When she finishes, Ghada studies the crisp print herself, inhaling the twists and turns of the Mubarak regime and his men.

“Zaki Badr, our interior minister, tortures people” she tells her friends. She pauses, awaiting their reaction, then raises her voice. “Are we going to be silent about his crimes?’

“No,” they reply. “No, we’re not.”

The five women around Ghada buy paint brushes and use them to daub slogans on the walls decrying police brutality. They print flyers which they distribute at the local Pepsi factory. The group grows, until there are 60 of them with a simple goal: to spread the word about fighting for human rights and justice.

But the momentum is short-lived and Ghada is called to the head teacher’s room.
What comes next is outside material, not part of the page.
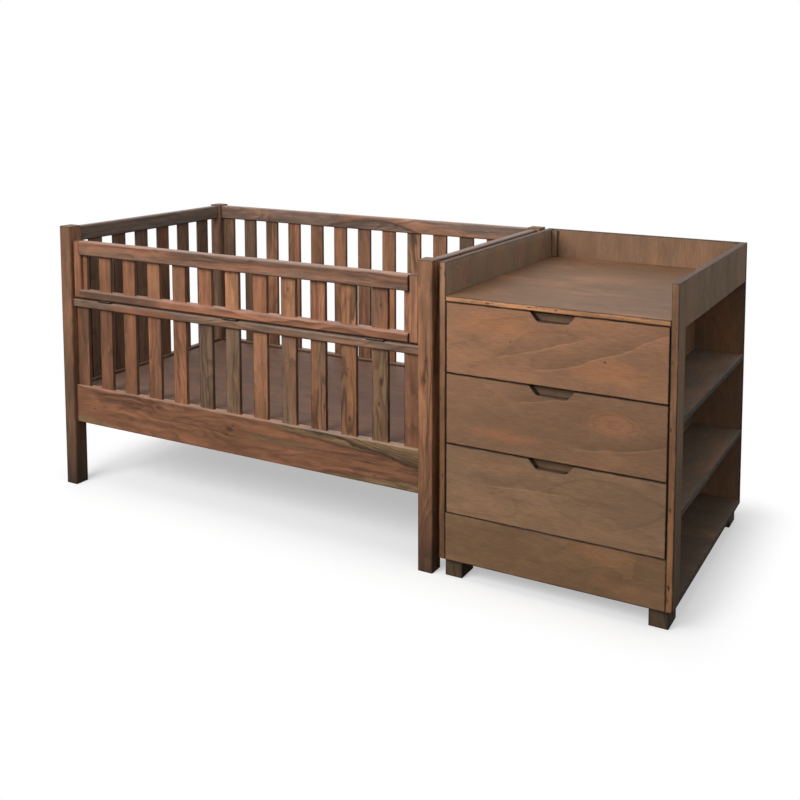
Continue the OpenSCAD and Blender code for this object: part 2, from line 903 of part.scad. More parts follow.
module dresser_feet() {
    color(edge_wood) place()
        for (x = [dresser_x + foot_inset, dresser_x1 - foot_inset - foot_w],
             y = [foot_inset, dresser_d - foot_inset - foot_d])
            block([x, y, 0], [x + foot_w, y + foot_d, base_z]);
}

function drawer_z(n) = tray_under - n * drawer_pitch + front_gap / 2;

module drawer_runners() {
    reach = box_gap + runner_reach;
    color(box_wood) place()
        for (n = [1 : drawer_count], x = [wall_x, partition_x - reach])
            block([x, runner_y, drawer_z(n) + runner_lift],
                  [x + reach, runner_end, drawer_z(n) + runner_lift + runner_h]);
}

module link_bolts() {
    color(steel) place()
        for (y = link_ys, z = link_zs) {
            rod_x(bolt_line_x - link_in_rail, wall_x - head_depth, y, z, link_r);
            rod_x(wall_x - head_depth, wall_x - head_depth + link_head_t, y, z, link_head_r);
        }
}

module link_spacers() {
    color(edge_wood) place()
        for (y = link_ys, z = link_zs)
            difference() {
                rod_x(bolt_line_x, dresser_x, y, z, 3 * link_r);
                rod_x(bolt_line_x - 1, dresser_x + 1, y, z, link_r + play);
            }
}

// Drawers, counted from the top
module drawer_front(n) {
    grip_x = (wall_x + wall_x1) / 2;
    top = drawer_z(n) + front_h;
    color(panel_wood) place() difference() {
        block([wall_x + front_gap, 0, drawer_z(n)], [wall_x + front_gap + front_w, front_t, top]);
        translate([grip_x, front_t + 1, top]) rotate([90, 0, 0]) linear_extrude(front_t + 2)
            polygon([
                [-grip_bottom_w / 2, -grip_h], [grip_bottom_w / 2, -grip_h],
                [grip_top_w / 2, 0], [grip_top_w / 2, 1], [-grip_top_w / 2, 1], [-grip_top_w / 2, 0]
            ]);
    }
}

// The space of a drawer's bottom, grown by a clearance
module bottom_panel(n, grow) {
    z = drawer_z(n) + box_lift + bottom_lift;
    block([box_x + box_side_t - bottom_groove - grow, side_y - bottom_groove - grow, z - grow],
          [box_x + box_w - box_side_t + bottom_groove + grow, front_t + box_d + grow, z + bottom_t + grow]);
}

module box_side(n) {
    z = drawer_z(n) + box_lift;
    difference() {
        block([box_x, side_y, z], [box_x + box_side_t, front_t + box_d, z + box_h]);
        block([box_x - 1, runner_y - 5, drawer_z(n) + runner_lift - runner_play],
              [box_x + runner_reach + runner_play, front_t + box_d + 1,
               drawer_z(n) + runner_lift + runner_h + runner_play]);
        bottom_panel(n, play);
    }
}

module drawer_sides(n) {
    color(box_wood) place() {
        box_side(n);
        translate([2 * box_x + box_w, 0, 0]) mirror([1, 0, 0]) box_side(n);
    }
}

// The box's inner front, which backs the finger cut-out, and its back
module drawer_ends(n) {
    z = drawer_z(n) + box_lift;
    color(box_wood) place() {
        difference() {
            block([box_x, front_t, z], [box_x + box_w, side_y, drawer_z(n) + front_h - grip_reveal]);
            bottom_panel(n, play);
        }
        block([box_x + box_side_t, front_t + box_d - box_end_t, z + bottom_lift + bottom_t + play],
              [box_x + box_w - box_side_t, front_t + box_d, z + box_h]);
    }
}

module drawer_bottom(n) {
    color(box_wood) place() bottom_panel(n, 0);
}

post_front_left();
post_front_right();
post_back_left();
post_back_right();
front_lower_rail();
front_middle_rail();
hinge_gap_strip();
front_slats();
back_top_rail();
back_lower_rail();
back_slats();
left_top_rail();
left_lower_rail();
left_slats();
right_top_rail();
right_lower_rail();
right_slats();
frame_dowels();
frame_screws();
mattress_board();
board_cleats();
board_bearers();
gate_top_rail();
gate_bottom_rail();
gate_stiles();
gate_slats();
gate_dowels();
gate_screws();
hinge_frame_leaves();
hinge_gate_leaves();
hinge_pins();
latch_plates();
latch_bolt_left();
latch_bolt_right();
dresser_left_side();
dresser_right_side();
dresser_back();
tray_board();
bottom_board();
kick_board();
partition();
bookcase_front_wall();
upper_shelf();
lower_shelf();
corner_battens();
dresser_feet();
drawer_runners();
link_bolts();
link_spacers();
drawer_front(1);  // drawer_1_front
drawer_sides(1);  // drawer_1_sides
drawer_ends(1);  // drawer_1_ends
drawer_bottom(1);  // drawer_1_bottom
drawer_front(2);  // drawer_2_front
drawer_sides(2);  // drawer_2_sides
drawer_ends(2);  // drawer_2_ends
drawer_bottom(2);  // drawer_2_bottom
drawer_front(3);  // drawer_3_front
drawer_sides(3);  // drawer_3_sides
drawer_ends(3);  // drawer_3_ends
drawer_bottom(3);  // drawer_3_bottom
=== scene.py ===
import logging
import math
from dataclasses import dataclass, field, replace
from enum import Enum
from typing import Callable, Iterable, Mapping, Optional, Sequence, Union

import bmesh
import bpy
from mathutils import Matrix, Vector


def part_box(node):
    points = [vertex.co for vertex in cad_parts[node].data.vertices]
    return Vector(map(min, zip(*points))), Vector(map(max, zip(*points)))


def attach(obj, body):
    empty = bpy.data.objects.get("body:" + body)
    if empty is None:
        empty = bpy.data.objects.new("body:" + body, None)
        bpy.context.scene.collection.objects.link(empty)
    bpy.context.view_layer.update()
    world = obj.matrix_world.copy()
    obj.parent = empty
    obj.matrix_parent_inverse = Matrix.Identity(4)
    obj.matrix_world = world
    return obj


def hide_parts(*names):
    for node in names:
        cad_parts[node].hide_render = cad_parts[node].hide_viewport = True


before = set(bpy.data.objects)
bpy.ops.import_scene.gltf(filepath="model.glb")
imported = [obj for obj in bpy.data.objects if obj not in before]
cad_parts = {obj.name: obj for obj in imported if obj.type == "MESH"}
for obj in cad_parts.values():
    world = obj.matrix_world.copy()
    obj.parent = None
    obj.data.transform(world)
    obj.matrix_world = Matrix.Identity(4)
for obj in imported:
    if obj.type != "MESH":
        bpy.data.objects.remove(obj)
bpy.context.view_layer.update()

LOG = logging.getLogger("crib")
RIM_LAYER = "rim"
TONE_LAYER = "tone"
WHITE = (1.0, 1.0, 1.0, 1.0)
VIEWPORT_BROWN = (0.3, 0.18, 0.12, 1.0)
Box = tuple[Vector, Vector]
Operand = Union["Value", float]
Paint = Union["Value", "Tint"]


class Body(Enum):
    """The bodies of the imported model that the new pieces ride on."""

    FRAME = "frame"
    GATE = "gate"
    DRAWER_1 = "drawer_1"
    DRAWER_2 = "drawer_2"
    DRAWER_3 = "drawer_3"


class Slot(Enum):
    """The record's material slots, one for each kind of new piece; nothing reads them."""

    SLAT = "slat_wood"
    BOARD = "board_wood"
    PANEL = "panel_wood"
    DRAWER = "drawer_wood"


class Grain(Enum):
    """A direction in a board: the way that its grain runs, or that of its thickness."""

    X = 0
    Y = 1
    Z = 2


@dataclass(frozen=True)
class Tint:
    """A colour as it is seen on screen, each part from 0 to 255."""

    red: float
    green: float
    blue: float
    full = 255.0
    knee = 0.04045
    foot = 12.92
    lift = 0.055
    power = 2.4

    def linear(self) -> tuple[float, float, float, float]:
        """Turns the colour to light, which is what a shader takes.

        Returns:
            The red, green and blue light and an alpha of 1, by the screen's standard curve.
        """
        parts = [c / self.full for c in (self.red, self.green, self.blue)]
        lit = [p / self.foot if p <= self.knee else ((p + self.lift) / (1 + self.lift)) ** self.power
               for p in parts]
        return (lit[0], lit[1], lit[2], 1.0)

    def scaled(self, by: float) -> "Tint":
        """The same colour, darker or lighter."""
        return Tint(*(min(self.full, c * by) for c in (self.red, self.green, self.blue)))


def operation(kind: str, swapped: bool = False) -> Callable[..., "Value"]:
    """Makes a method of Value.

    Args:
        kind: the operation of the Math node that the method adds.
        swapped: whether the other operand comes first.

    Returns:
        The method, which takes the other operand if the operation has one.
    """
    def method(self: "Value", *others: Operand) -> "Value":
        """Adds the Math node."""
        return self.nodes.math(kind, *others, self) if swapped else self.nodes.math(kind, self, *others)
    return method


class Value:
    """A node's output, on which Python's arithmetic adds Math nodes."""

    __add__ = __radd__ = operation("ADD")
    __sub__ = operation("SUBTRACT")
    __rsub__ = operation("SUBTRACT", swapped=True)
    __mul__ = __rmul__ = operation("MULTIPLY")
    __truediv__ = operation("DIVIDE")
    __pow__ = operation("POWER")
    __abs__ = operation("ABSOLUTE")
    fraction = operation("FRACT")
    sine = operation("SINE")
    exponent = operation("EXPONENT")
    least = operation("MINIMUM")
    most = operation("MAXIMUM")

    def __init__(self, nodes: "Nodes", socket: bpy.types.NodeSocket) -> None:
        """Keeps the socket and the node tree that it belongs to."""
        self.nodes = nodes
        self.socket = socket

    def rise(self, low: float, high: float) -> "Value":
        """A soft step from 0, where self is low, to 1, where it is high."""
        node = self.nodes.add("ShaderNodeMapRange", {"interpolation_type": "SMOOTHSTEP"},
                              {"Value": self, "From Min": low, "From Max": high})
        return Value(self.nodes, node.outputs["Result"])


@dataclass(frozen=True)
class Coat:
    """A coat of colour, laid where a mask is high.

    It grows by a soft step from low to high in the mask, up to its share. Its colour is a tint made lighter
    or darker by its shade.
    """

    low: float
    high: float
    share: float = 1.0
    shade: float = 1.0

    def over(self, mask: Value) -> Value:
        """How much of the coat lies on a point, from the mask's value there."""
        return mask.rise(self.low, self.high) * self.share

    def paint(self, tint: Paint) -> Paint:
        """The coat's colour; one that comes from nodes is taken as it is."""
        return tint.scaled(self.shade) if isinstance(tint, Tint) else tint

    def thinned(self, by: float) -> "Coat":
        """The same coat with less of its share."""
        return replace(self, share=self.share * by)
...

She pushes the door slowly, enters and as the space opens up, she sees six men in the office.

“What’s your relation with politics?” one of them asks her. From their stiff grey suits, she gathers they belong to the intelligence services. “Who helped you?”

“You are a student,” another chips in. “You have a task, politicians have their tasks.”

Eventually the men leave and her teacher spins around and squares up to her.

“Do you realise the situation you put me in now?” She walks to the desk and slams her bag on top of it. “You were about to get all your teachers, colleagues and family disappeared. How dare you do that to us?”

Ghada is suspended for three days and stripped of her student union’s post. But the burning desire for change has not been extinguished – it lives within her from that day onwards.